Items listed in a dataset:
────────────────
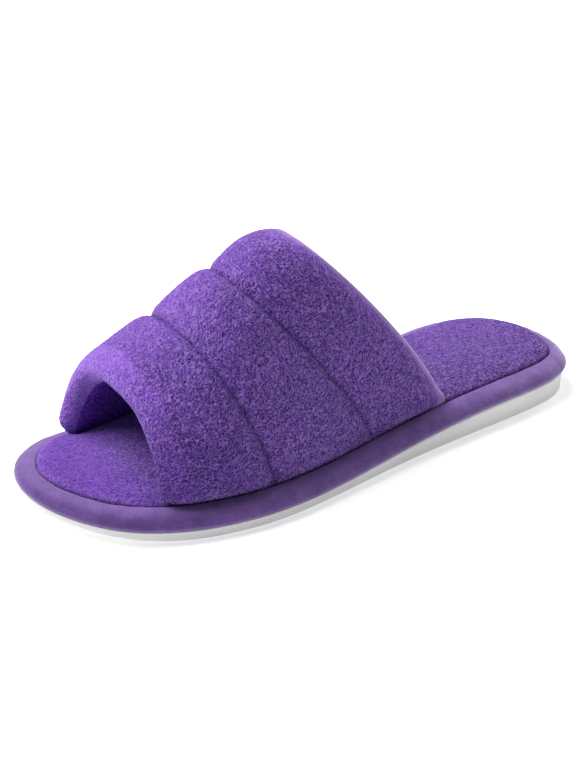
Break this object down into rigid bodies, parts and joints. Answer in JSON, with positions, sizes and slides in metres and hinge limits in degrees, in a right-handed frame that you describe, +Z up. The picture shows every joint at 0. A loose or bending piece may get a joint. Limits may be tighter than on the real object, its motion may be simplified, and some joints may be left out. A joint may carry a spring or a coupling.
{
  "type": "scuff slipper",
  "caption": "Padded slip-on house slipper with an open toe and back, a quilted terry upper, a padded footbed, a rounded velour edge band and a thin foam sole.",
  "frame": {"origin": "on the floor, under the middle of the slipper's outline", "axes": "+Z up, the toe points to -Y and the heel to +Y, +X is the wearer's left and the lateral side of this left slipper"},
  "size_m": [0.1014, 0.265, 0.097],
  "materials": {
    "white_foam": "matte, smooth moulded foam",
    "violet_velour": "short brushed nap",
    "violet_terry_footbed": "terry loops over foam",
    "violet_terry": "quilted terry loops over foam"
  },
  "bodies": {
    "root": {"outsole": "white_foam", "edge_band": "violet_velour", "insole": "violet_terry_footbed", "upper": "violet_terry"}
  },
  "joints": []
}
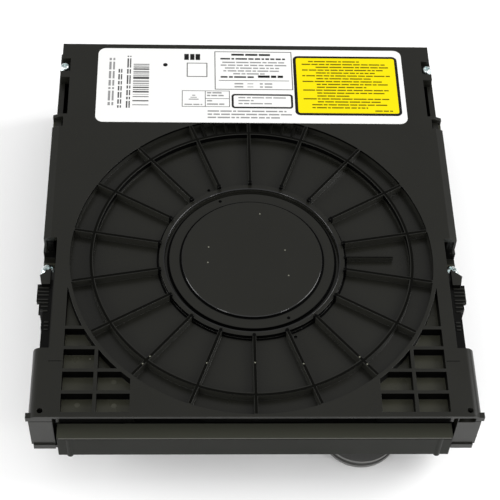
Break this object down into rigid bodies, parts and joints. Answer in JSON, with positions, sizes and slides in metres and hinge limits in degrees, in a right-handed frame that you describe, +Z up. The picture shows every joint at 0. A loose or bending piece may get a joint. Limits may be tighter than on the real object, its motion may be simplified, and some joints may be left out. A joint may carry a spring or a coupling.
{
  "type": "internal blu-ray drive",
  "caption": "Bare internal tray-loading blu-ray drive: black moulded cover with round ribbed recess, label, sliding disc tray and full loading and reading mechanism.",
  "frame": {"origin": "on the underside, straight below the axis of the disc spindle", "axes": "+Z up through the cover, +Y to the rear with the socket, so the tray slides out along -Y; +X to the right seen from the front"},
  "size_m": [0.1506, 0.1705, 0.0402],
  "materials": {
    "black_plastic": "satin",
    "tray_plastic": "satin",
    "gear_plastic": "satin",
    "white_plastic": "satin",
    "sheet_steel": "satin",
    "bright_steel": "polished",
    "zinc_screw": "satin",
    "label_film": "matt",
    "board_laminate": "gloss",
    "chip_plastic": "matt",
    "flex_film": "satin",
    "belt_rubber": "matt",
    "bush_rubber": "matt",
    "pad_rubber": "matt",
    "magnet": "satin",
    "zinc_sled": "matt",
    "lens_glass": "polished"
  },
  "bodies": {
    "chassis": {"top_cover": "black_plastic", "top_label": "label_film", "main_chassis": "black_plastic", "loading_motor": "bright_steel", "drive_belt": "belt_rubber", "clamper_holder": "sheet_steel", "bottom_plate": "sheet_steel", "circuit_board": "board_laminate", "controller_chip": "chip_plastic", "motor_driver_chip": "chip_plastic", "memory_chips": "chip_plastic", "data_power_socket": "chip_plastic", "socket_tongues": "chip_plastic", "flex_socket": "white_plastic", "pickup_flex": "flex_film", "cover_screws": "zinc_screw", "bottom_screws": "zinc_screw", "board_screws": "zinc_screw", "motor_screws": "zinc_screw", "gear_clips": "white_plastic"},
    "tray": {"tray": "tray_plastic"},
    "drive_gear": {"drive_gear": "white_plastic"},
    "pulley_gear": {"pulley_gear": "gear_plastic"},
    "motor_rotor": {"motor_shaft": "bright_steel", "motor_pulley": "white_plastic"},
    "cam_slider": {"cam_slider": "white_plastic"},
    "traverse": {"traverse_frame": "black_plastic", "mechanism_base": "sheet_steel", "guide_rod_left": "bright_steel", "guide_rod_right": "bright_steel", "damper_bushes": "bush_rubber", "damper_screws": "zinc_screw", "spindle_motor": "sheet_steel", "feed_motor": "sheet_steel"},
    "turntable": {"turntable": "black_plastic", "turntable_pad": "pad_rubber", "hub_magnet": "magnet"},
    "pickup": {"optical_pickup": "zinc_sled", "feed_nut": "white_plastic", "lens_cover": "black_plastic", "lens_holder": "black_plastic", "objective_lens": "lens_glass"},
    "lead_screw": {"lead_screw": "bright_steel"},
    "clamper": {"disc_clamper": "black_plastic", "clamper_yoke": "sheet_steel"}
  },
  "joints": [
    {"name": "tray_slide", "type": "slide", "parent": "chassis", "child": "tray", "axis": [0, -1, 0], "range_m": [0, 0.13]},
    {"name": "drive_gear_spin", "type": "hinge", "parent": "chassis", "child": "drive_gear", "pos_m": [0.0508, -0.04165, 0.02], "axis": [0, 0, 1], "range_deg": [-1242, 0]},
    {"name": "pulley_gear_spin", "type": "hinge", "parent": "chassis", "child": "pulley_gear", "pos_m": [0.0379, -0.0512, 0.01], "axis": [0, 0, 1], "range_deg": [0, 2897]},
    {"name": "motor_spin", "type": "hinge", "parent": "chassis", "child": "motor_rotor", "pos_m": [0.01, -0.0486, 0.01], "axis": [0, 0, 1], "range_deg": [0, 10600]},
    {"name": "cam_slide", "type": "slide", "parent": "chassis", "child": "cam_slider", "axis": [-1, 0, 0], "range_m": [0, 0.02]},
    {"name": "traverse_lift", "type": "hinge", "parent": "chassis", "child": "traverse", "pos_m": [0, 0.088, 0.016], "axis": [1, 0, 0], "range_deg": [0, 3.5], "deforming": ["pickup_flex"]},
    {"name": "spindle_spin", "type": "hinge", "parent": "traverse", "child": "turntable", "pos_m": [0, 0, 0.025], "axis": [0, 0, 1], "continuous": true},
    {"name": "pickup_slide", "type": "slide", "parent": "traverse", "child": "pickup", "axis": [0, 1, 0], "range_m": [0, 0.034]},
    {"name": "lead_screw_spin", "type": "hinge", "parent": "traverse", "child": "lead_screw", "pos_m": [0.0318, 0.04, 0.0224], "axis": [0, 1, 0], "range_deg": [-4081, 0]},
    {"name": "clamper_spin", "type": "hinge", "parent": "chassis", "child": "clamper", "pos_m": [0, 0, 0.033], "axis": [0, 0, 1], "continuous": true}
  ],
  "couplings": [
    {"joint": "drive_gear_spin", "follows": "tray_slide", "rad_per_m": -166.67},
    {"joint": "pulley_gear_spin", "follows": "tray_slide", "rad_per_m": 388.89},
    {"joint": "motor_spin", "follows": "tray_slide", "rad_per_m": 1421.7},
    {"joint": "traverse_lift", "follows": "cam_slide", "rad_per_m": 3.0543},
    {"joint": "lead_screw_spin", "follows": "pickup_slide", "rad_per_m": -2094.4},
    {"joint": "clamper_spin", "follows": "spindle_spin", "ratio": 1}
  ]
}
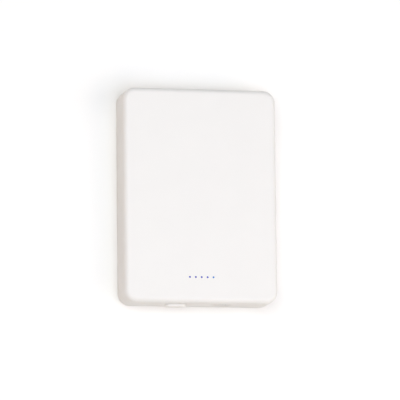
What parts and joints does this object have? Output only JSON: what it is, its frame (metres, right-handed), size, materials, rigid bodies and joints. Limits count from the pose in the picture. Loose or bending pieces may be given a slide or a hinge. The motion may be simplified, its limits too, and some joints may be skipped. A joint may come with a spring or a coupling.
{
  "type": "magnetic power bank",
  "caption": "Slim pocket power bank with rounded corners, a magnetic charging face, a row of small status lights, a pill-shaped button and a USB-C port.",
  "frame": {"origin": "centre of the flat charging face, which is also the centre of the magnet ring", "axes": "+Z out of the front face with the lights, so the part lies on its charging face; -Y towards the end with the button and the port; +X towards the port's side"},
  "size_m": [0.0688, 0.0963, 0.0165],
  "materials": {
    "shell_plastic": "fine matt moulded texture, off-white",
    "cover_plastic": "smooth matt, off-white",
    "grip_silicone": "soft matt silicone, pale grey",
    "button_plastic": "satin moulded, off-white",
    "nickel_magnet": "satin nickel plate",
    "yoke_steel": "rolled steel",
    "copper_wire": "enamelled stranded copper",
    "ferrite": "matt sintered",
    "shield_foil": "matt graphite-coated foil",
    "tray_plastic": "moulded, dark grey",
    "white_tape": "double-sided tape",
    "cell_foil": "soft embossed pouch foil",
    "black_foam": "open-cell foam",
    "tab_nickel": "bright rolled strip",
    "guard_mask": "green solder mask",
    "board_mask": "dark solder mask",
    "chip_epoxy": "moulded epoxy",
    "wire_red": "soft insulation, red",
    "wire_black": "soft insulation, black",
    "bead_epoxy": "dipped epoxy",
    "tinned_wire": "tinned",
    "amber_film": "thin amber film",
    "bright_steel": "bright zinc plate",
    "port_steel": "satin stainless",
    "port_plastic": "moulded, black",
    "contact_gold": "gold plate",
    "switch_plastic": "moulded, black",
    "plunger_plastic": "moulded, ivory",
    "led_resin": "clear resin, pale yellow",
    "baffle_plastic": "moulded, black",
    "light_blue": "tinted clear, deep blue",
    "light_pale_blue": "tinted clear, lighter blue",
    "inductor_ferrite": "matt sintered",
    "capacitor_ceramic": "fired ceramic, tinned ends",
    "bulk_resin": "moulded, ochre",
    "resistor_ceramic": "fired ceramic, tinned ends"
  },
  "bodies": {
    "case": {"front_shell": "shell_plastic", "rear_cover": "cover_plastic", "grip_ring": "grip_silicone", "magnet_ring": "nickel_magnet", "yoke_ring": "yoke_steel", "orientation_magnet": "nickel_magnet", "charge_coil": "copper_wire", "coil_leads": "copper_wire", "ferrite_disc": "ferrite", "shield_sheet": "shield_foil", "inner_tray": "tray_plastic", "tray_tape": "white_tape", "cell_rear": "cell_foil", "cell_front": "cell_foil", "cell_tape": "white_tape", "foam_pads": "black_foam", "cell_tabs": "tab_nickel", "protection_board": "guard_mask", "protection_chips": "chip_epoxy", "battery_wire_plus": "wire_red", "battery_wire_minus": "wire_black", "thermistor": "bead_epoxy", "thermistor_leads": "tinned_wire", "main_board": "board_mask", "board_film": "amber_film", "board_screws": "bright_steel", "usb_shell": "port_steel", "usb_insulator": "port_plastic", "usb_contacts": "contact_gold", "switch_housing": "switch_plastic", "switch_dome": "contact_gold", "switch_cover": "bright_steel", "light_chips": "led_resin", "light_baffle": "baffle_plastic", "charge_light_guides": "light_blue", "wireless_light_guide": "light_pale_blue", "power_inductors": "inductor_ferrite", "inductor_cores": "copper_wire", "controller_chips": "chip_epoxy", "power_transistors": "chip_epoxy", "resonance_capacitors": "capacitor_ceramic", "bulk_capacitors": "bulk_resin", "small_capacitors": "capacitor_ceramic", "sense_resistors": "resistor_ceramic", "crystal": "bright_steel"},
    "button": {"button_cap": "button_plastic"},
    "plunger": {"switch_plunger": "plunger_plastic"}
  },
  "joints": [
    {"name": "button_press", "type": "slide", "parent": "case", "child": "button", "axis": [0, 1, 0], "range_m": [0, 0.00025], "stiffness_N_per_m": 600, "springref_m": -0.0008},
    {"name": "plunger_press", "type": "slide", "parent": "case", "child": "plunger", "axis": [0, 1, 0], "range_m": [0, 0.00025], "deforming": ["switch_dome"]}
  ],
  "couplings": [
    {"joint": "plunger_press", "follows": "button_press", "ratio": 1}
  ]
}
────────────────
In the records above, find each line with the word "from" and copy it.

— CORRECT RESPONSE —
  "frame": {"origin": "on the underside, straight below the axis of the disc spindle", "axes": "+Z up through the cover, +Y to the rear with the socket, so the tray slides out along -Y; +X to the right seen from the front"},
What parts and joints does this object have? Output only JSON: what it is, its frame (metres, right-handed), size, materials, rigid bodies and joints. Limits count from the pose in the picture. Loose or bending pieces may be given a slide or a hinge. The motion may be simplified, its limits too, and some joints may be skipped. A joint may come with a spring or a coupling.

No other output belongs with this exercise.